Que nous reste-t-il ? Il nous reste contre les discours de certitudes et de servitude, à les questionner, à les dégonfler comme baudruches idéologiques, il nous reste la vraie discussion, la recherche de la vérité, il nous reste à réveiller l’émerveillement philosophique, à susciter chez le plus grand nombre le fort, le dur désir de vivre vraiment. L’anesthésie du plus grand nombre par le pouvoir doux des USA ferait place à une volonté de devenir homme de la grande responsabilité. Le pouvoir dur qui repose sur le darwinisme social : l’homme est un loup pour l’homme, n’aurait pas de prise sur l’homme de la grande responsabilité.
Les démocraties se sont construites sur le développement de l’instruction primaire (dit autrement, la démocratie est la superstructure politique d’une étape culturelle : l’instruction primaire). L’universalisation, constatable, de la démocratie s’effectue dans les pays où l’alphabétisation de masse se réalise.

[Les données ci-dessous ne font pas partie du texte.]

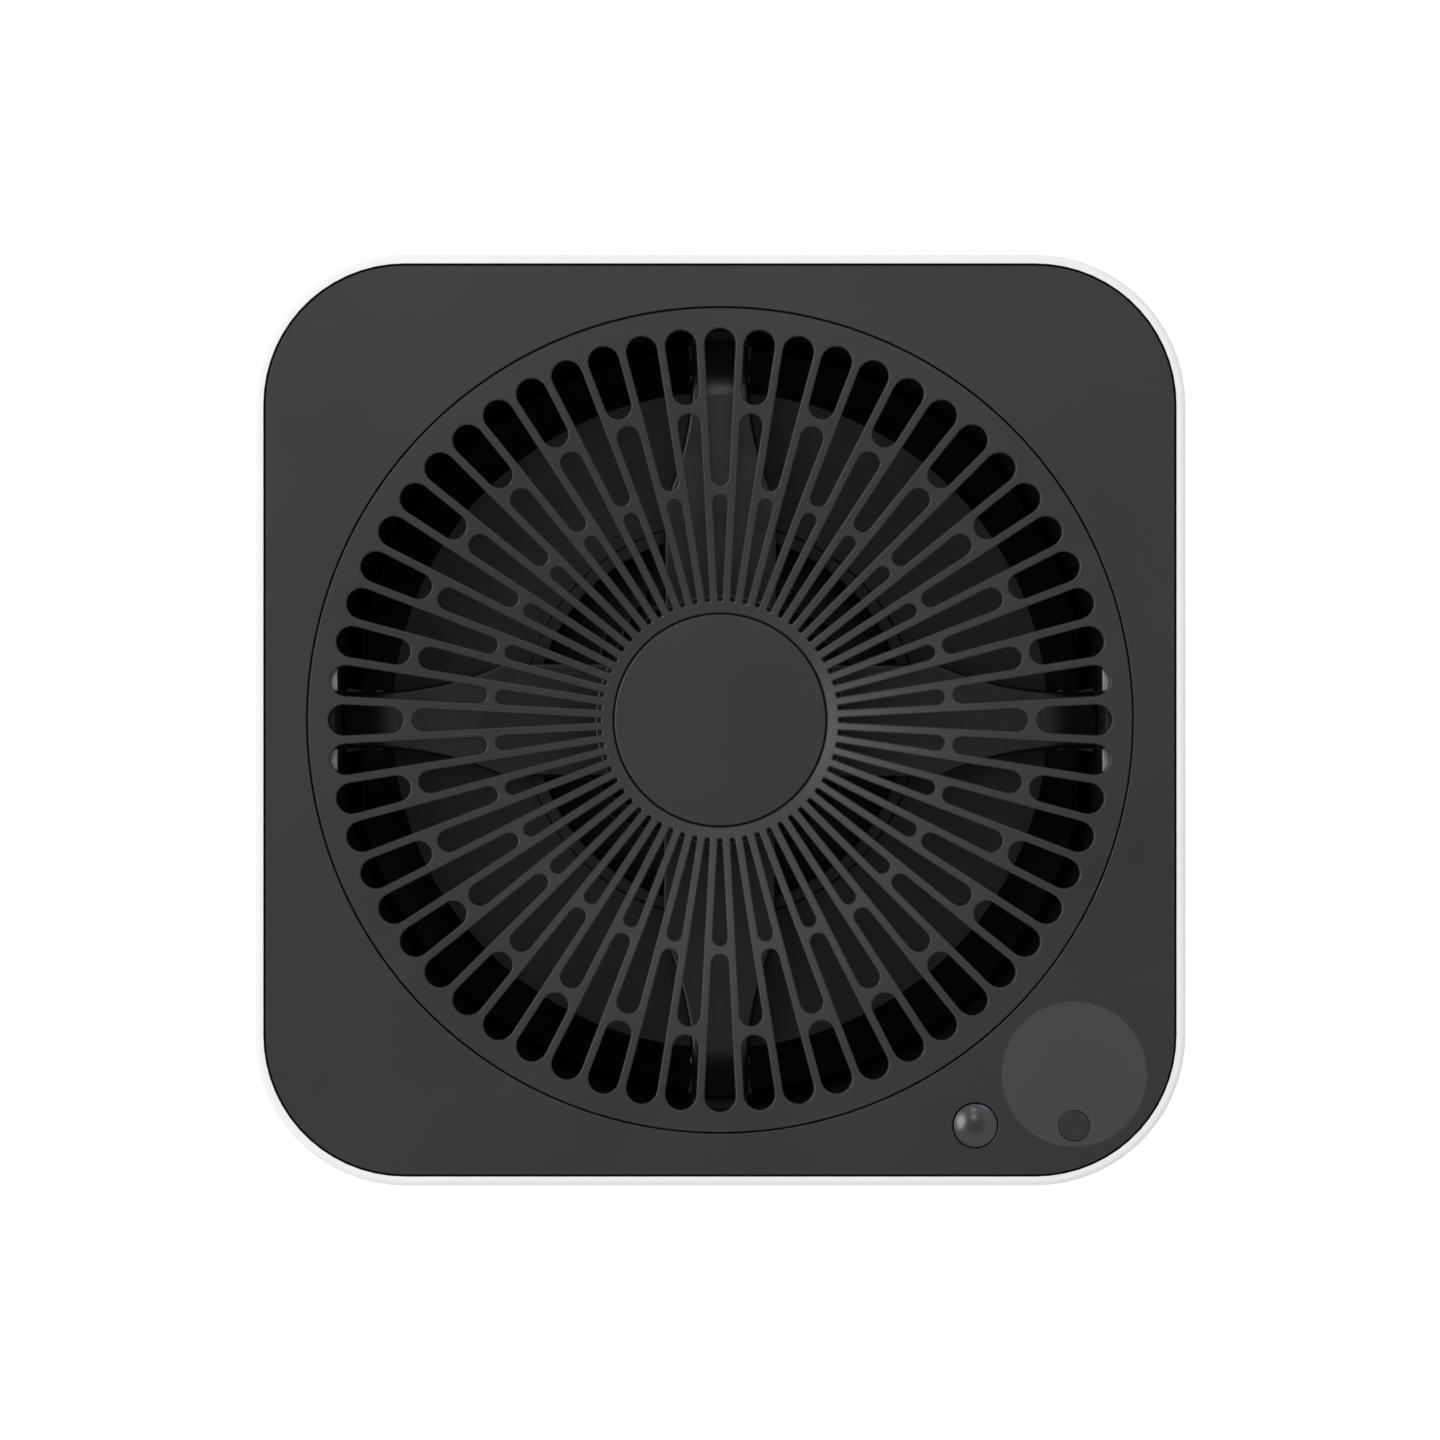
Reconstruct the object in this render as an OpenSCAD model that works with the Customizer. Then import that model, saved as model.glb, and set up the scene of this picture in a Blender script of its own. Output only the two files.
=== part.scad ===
// Tower air purifier with a round dished outlet grille in its top, in millimetres.
// Z is up, the front faces -Y, and the origin is the centre of the footprint on the floor.

/* [Body] */
// Width and depth of the square body
body_w = 260; // [252:1:290]
// Radius of the body's vertical corners
body_r = 42; // [38:1:48]
// Height of the deck above the floor
body_h = 480; // [460:1:540]
// Wall thickness of the housing
wall_t = 2.6; // [2:0.1:3.2]
// Rounding of the housing's top edge
rim_round = 1.6; // [0.6:0.1:1.9]
// Gap between the housing and the parts let into it
seam = 0.6; // [0.3:0.1:0.8]

/* [Base] */
// Height of the rubber feet below the base tray
foot_h = 3; // [2:0.5:6]
// Radius of a rubber foot
foot_r = 9; // [7:0.5:10]
// Distance of each foot's centre from the housing's sides
foot_inset = 35; // [32:1:42]
// Height of the base tray
tray_h = 36; // [34:1:44]
// Wall and floor thickness of the base tray
tray_t = 3; // [2.5:0.1:3.5]
// Height of the set-back plinth under the housing
plinth_h = 8; // [6:1:10]
// How far the plinth stands back from the housing
plinth_inset = 4; // [3:0.5:6]
// Thickness of the shelf that carries the filter
shelf_t = 2.5; // [2:0.1:3.5]
// Distance of the power inlet from the housing's right side
inlet_side = 68; // [60:1:80]
// Width of the power inlet's bezel
inlet_w = 30; // [28:1:36]
// Height of the power inlet's bezel
inlet_h = 19; // [18:0.5:20]

/* [Intake grilles] */
// Distance of an intake panel's edges from the housing's sides
panel_side = 44; // [44:1:55]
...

Quand un peuple a un niveau d’éducation élevé et un niveau de vie satisfaisant, il n’est pas belliciste, il ne donne pas le pouvoir à des va-t-en guerre. L’opposition des peuples d’Europe à la 2e guerre d’Irak a été unanime (contre leurs gouvernements parfois : Espagne, Italie, Grande-Bretagne). Et deux peuples de même niveau chercheront une solution pacifique à un différend qui les sépare.

Mais l’éducation secondaire et supérieure introduit un effet pervers dans ce processus démocratique, en faisant réapparaître des inégalités et en faisant émerger des « élites » qui se sont constituées dans les plus anciennes démocraties en oligarchie confisquant tous les pouvoirs à son profit.

On mesure ici l’enjeu : ou nous laissons nos grandes écoles continuer à produire ces oligarques qui menacent de mort la démocratie et donc la paix ou nous nous fixons l’objectif de faire sortir de notre enseignement secondaire et supérieur des hommes et des femmes de la grande responsabilité, imperméables au cynisme actuel des « élites ».
À l’idéologie, substituer la philosophie. À la croyance, substituer l’évidence. Aux discours manipulateurs, substituer la vraie discussion. Ignorer le guerrier et ses guerres, et passer son temps de vie (seul, à deux, à trois…) à vivre, essayer de vivre en vérité. Les hommes et les femmes deviendraient eux-mêmes.

Jean-Claude Grosse, 2004

 

PS: L'arrivée à la Maison Blanche de Barak Obama ne change pas cette analyse en ce que Barak Obama ne sera pas le président de la rupture avec ce paradigme. Il a clairement dit vouloir que les États-Unis retrouvent leur leadership mondial après les résultats catastrophiques de l'administration Bush en termes d'image et d'influence. Il sait très bien parler, susciter l'enthousiasme mais ne soyons pas dupes: il est là pour servir le capitalisme américain. Et bien des promesses de campagne vont passer à la trappe. Sa réforme du système de santé, ce sont des coupes sombres. Chez nous, c'est pareil.